Blockchain is best understood as the technology behind Bitcoin, but its potential applications go well beyond virtual currency – and its impact on the insurance sector is likely to be profound.
While “blockchain” conjures, at best, cloudy connotations of cryptocurrencies, and at worst, nothing at all, those who do understand it are convinced that it has the revolutionary potential of the internet for society as a whole – and seismic implications for the insurance industry.
Let’s remember that back in 1990, the word “internet” didn’t mean anything to most people either. In 1994, a host on The Today Show in America, asked “What is the internet, anyway?” Today, this question provokes laughter from the enlightened, or downright disbelief from digital natives who have never known a world without it.

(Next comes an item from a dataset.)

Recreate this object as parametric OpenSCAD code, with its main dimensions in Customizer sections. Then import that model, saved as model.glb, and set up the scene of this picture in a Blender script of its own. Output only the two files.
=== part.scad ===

History has proven that it’s not unfeasible for a nascent technology to come to dominate – you don’t need to understand the technicalities of the internet to live in a world shaped by it.
If the comparison seems hyperbolic, note that in 2015 Venture Capitalists in the US invested more in blockchain technology than they invested in internet startups in 1994.
What is Blockchain, anyway?
It’s an open-source distributed ledger. Put simply, if the World Wide Web is an internet of information, blockchain is an internet of value.
Any asset that can be described digitally can be exchanged. It provides a decentralised network where information can be recorded and shared by a community. Every time a transaction occurs, it needs to be verified and validated to become a time-stamped “block”. Based on a process of encryption and concatenation, these blocks form a chain which is virtually immutable and unhackable.
Don Tapscott, co-author of How the technology behind Bitcoin is changing money, business, and the world, describes “a distributed database where trust is established though mass collaboration and clever code rather than through powerful institutions.”
That’s a promising vision, but is the call for “blockchains not borders” a libertarian fancy, or a real challenge to the hegemony of traditional centralised institutions?
And what would the dominance of a technology that enables disintermediation mean for insurance?
A recent PwC report found that only 27% of people trust their insurer. By enabling transactions without the need for a third party, blockchain holds the key to what Deloitte describes as “democratised trust”. Actually, what it does is remove the issue of trust from the equation entirely.
Paradoxically, the new technology may take the insurance industry back in time – democratised trust implies a re-emergence of mutual pooling. It could foster a collaborative economy where individuals manage their risk more directly, while the disintermediated established insurers are gradually pushed towards a managerial or advisory role overseeing these mutual pools.
The decentralisation process would be accelerated by automated pay-out based on smart contracts built within the blockchain. To function, smart contracts need to be utterly unambiguous. Life insurance – with the binary simplicity of life and death – is a clear case for the smart contract.
But, before we get carried away with hash values and autonomous organisations, it’s worth remembering that, above all else, the value of new technology depends on its consumer application. The average customer doesn’t care about blockchain in terms of its technical intricacies. But if these translate into real-life benefits – such as removing added stress by triggering automatic pay-out after a bereavement – then there may be a strong case for application.
Insurance of the future might look radically different. In time, blockchain could enable truly personalised insurance solutions based on individual actions rather than statistical averages.
The financial services industry is certainly interested – and invested – in the technology. 45 major financial companies, from Bank of America to Ping An, are now members of a consortium led by blockchain company R3 CEV. The impetus now is no longer proselytising about its potential scope, but rather testing workable, relevant applications.
From a global perspective, emerging economies are perhaps most likely to lead in adoption. In line with the Daily Fintech thesis of “First the Rest then the West”, innovation will most probably be driven by the billions emerging into a global middle class, whose technological clean slate means they can leapfrog into digital adoption with greater ease.
Within the industry itself, it is likely that the first experiments with the technology will take place in car-related insurance, where the risk is common and easily scalable. Auto insurance is already around ten years ahead with its use of telematics, in comparison with the much slower adoption of wearables in health and life insurance.
Blockchain could be big. Very big.
But, as is the case with any major new technology, the problem is not a technological one. It is political. The ledger’s decentralised nature challenges the traditional dynamics of power.
As the leaders behind ThoughtWorks Fintech Lab have articulated, “All forms of explicit, concentrated power are susceptible to compromise or corruption.” And indeed, the financial heavyweights are weighing in before Bitcoin bites; Bank of England have recently developed their own digital currency, RSCoin.
Is this an attempt to reinforce the centralisation of power in what is essentially becoming a battle between blockchain vigilantes and the established pillars of finance?